Work to do:
Within the material below, find each line bearing the word "that" and present it.

Collected material:
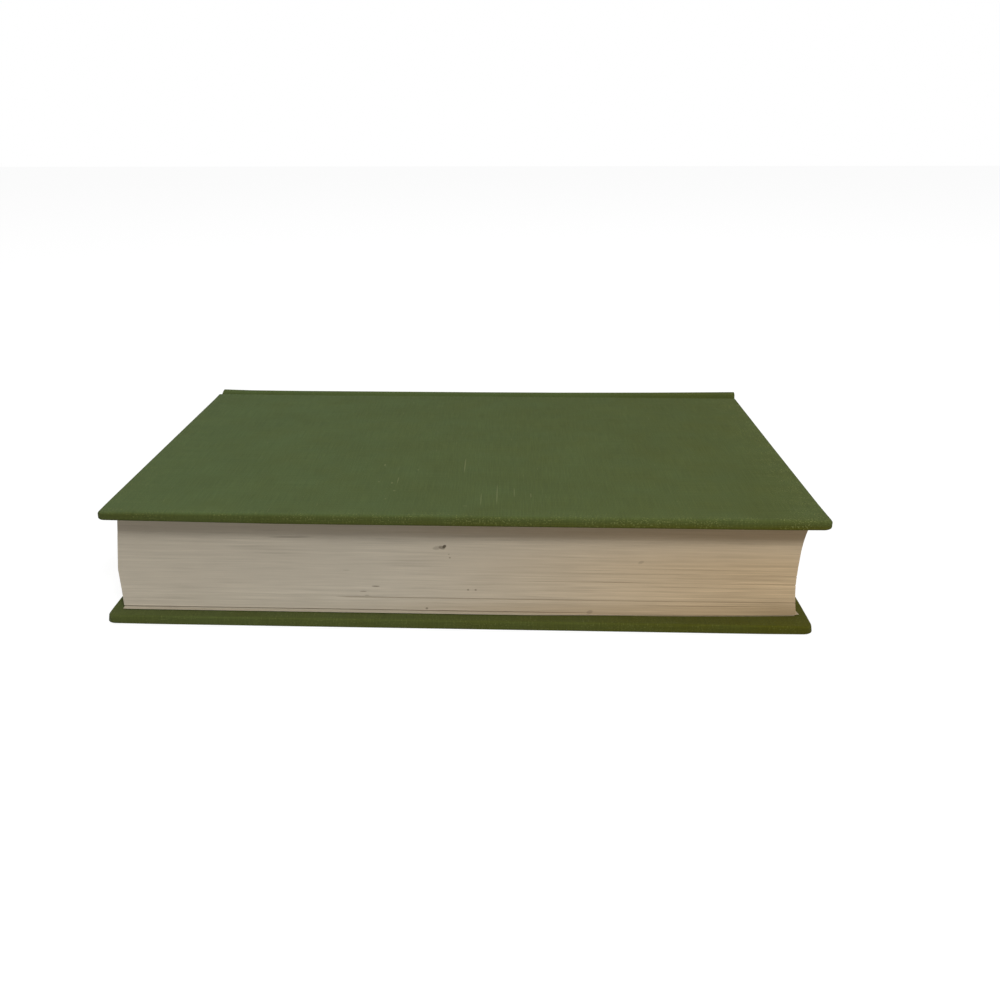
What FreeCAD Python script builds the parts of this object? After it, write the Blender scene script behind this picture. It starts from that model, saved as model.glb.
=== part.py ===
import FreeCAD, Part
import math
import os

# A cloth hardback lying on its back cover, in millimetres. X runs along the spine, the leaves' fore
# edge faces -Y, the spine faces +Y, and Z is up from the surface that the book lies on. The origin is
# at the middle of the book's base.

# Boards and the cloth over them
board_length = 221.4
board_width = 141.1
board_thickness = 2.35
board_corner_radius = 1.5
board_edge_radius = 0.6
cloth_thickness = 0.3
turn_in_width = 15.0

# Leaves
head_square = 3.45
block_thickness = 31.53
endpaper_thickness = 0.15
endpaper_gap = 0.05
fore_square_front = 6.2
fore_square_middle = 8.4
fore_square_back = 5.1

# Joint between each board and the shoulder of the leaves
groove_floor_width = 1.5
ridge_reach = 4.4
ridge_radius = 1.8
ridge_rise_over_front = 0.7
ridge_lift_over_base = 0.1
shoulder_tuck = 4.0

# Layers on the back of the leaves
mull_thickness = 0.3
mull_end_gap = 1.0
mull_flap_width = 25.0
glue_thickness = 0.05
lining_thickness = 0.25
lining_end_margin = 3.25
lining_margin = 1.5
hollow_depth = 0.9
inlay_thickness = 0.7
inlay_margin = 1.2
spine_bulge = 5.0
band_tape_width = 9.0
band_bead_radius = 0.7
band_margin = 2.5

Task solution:
What FreeCAD Python script builds the parts of this object? After it, write the Blender scene script behind this picture. It starts from that model, saved as model.glb.
# edge faces -Y, the spine faces +Y, and Z is up from the surface that the book lies on. The origin is